**Problem**:
Go through the entries below and write each one out exactly.

-- START Records supplied --

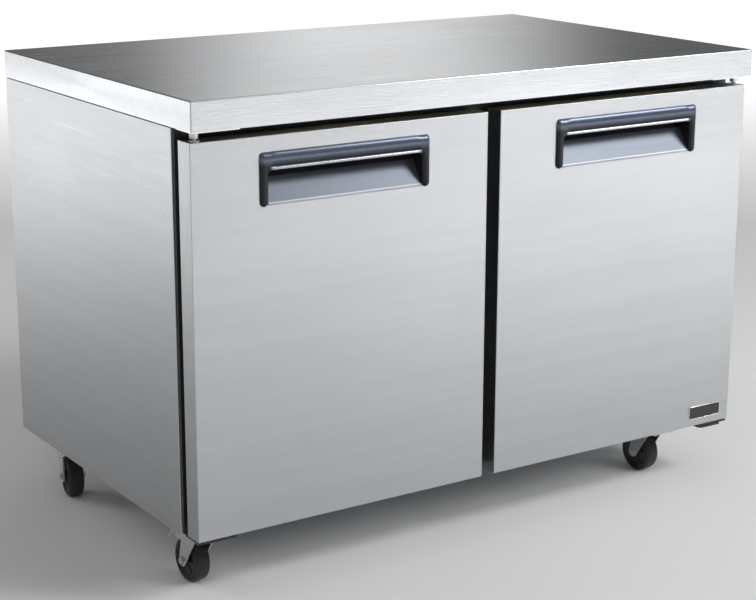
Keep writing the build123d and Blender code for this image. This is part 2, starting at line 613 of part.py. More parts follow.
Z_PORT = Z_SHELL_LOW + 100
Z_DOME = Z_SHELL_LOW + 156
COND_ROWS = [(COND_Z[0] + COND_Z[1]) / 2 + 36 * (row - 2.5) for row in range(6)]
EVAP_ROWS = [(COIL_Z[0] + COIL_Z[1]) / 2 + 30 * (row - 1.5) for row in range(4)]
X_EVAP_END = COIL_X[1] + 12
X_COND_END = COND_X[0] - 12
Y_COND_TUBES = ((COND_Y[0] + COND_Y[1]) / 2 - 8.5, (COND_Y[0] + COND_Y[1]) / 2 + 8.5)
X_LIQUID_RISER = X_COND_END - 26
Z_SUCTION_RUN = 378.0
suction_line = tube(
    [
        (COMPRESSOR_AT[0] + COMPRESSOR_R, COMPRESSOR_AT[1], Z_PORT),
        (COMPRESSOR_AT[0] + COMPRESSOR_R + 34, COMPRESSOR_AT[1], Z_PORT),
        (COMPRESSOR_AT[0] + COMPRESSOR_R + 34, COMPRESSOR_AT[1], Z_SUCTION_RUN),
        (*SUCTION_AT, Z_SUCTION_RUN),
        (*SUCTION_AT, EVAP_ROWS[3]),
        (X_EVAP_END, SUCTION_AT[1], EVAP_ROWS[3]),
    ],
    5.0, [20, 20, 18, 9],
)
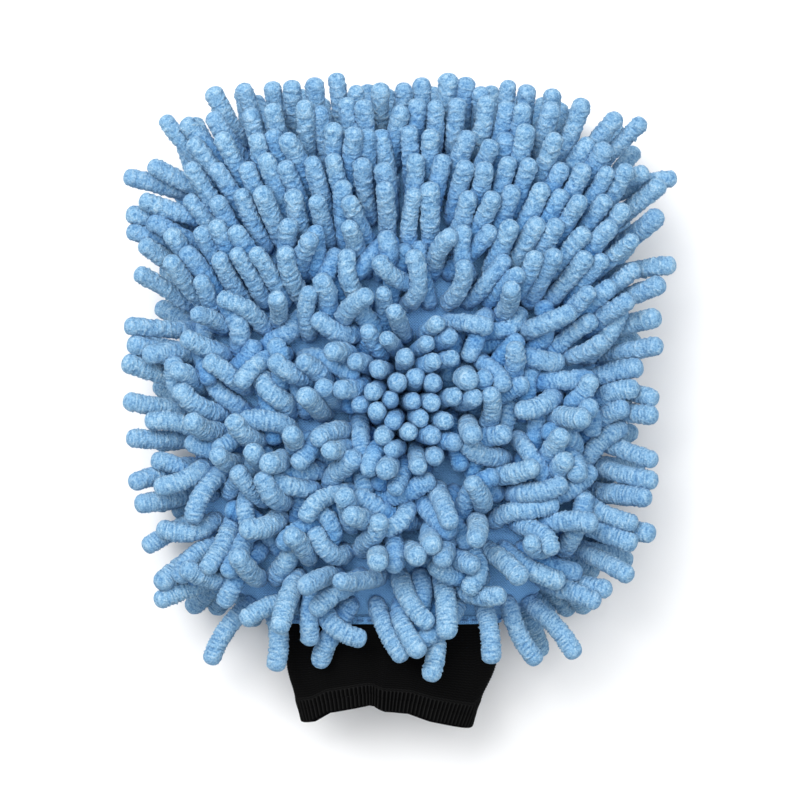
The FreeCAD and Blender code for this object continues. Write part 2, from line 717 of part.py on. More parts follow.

-- END Records supplied --

**Solution to this exercise**:
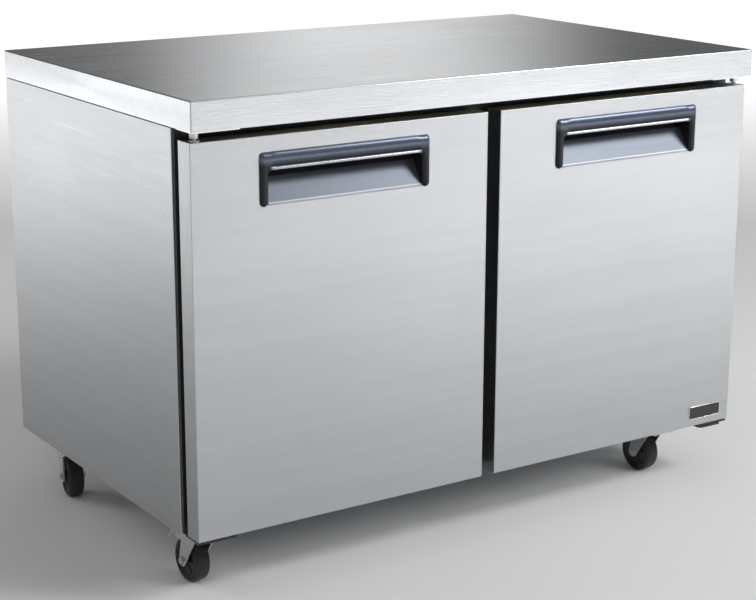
Keep writing the build123d and Blender code for this image. This is part 2, starting at line 613 of part.py. More parts follow.
Z_PORT = Z_SHELL_LOW + 100
Z_DOME = Z_SHELL_LOW + 156
COND_ROWS = [(COND_Z[0] + COND_Z[1]) / 2 + 36 * (row - 2.5) for row in range(6)]
EVAP_ROWS = [(COIL_Z[0] + COIL_Z[1]) / 2 + 30 * (row - 1.5) for row in range(4)]
X_EVAP_END = COIL_X[1] + 12
X_COND_END = COND_X[0] - 12
Y_COND_TUBES = ((COND_Y[0] + COND_Y[1]) / 2 - 8.5, (COND_Y[0] + COND_Y[1]) / 2 + 8.5)
X_LIQUID_RISER = X_COND_END - 26
Z_SUCTION_RUN = 378.0
suction_line = tube(
    [
        (COMPRESSOR_AT[0] + COMPRESSOR_R, COMPRESSOR_AT[1], Z_PORT),
        (COMPRESSOR_AT[0] + COMPRESSOR_R + 34, COMPRESSOR_AT[1], Z_PORT),
        (COMPRESSOR_AT[0] + COMPRESSOR_R + 34, COMPRESSOR_AT[1], Z_SUCTION_RUN),
        (*SUCTION_AT, Z_SUCTION_RUN),
        (*SUCTION_AT, EVAP_ROWS[3]),
        (X_EVAP_END, SUCTION_AT[1], EVAP_ROWS[3]),
    ],
    5.0, [20, 20, 18, 9],
)
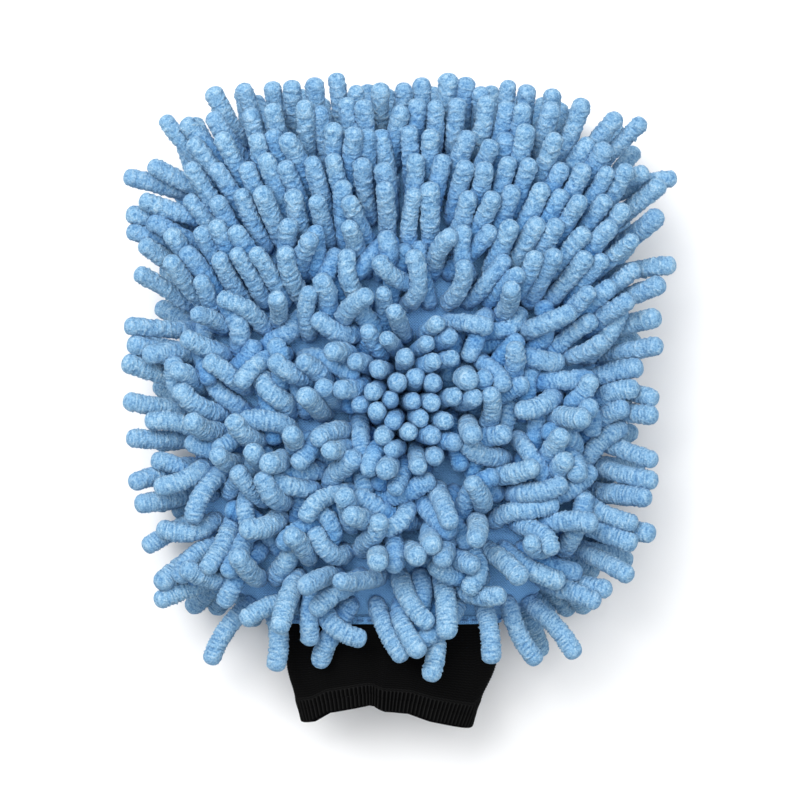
The FreeCAD and Blender code for this object continues. Write part 2, from line 717 of part.py on. More parts follow.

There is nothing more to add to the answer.